The inductive argument presented earlier carries over the present case, only that now we start counting at the beginning. We retain the first element read from the stream with probability 1: this way, we are guaranteed to have a sample. When we read the second element, we retain it with probability 1/2, and — if we retain it — use it to replace the previous sample. When the third element is read, we have seen a total of 3 elements to choose from, and hence we retain it with probability 1/3 and use it to replace whatever is the current sample. And so on.

Reservoir Sampling

Reservoir sampling is a generalization of the previous stream sampling algorithm to samples of more than one element. A naive generalization might look like this: fill the “reservoir” (or sample) with the first m elements read from the stream; then retain each newly read element with probability 1/(i+1), and use it to replace a randomly selected item in the reservoir. (Using a zero-based index i to count the elements read from the stream.) The problem with this naive algorithm is that it requires two random numbers at each step: one to decide whether to retain an element, the other to determine which element in the sample to replace.

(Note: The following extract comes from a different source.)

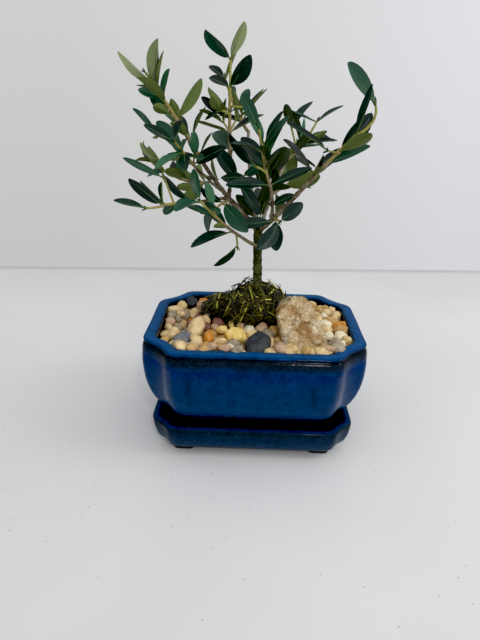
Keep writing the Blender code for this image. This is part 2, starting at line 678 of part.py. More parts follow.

Reservoir sampling makes do with a single random number, as follows. When reading the element with index i, generate a random integer r from the range 0 <= r < i. (In other words, if all the elements read so far from the stream had been placed into an array, generate a random index into that array.) If the random integer r obeys 0 <= r < m, that is, if r identifies a element in the (zero-based) reservoir, then retain the current value read from the stream and place it into the reservoir at position r; otherwise, do not retain the item read from the stream.

In the same way that single-item stream sampling generalizes our original inductive argument, reservoir sampling applies the same logic to samples of multiple elements.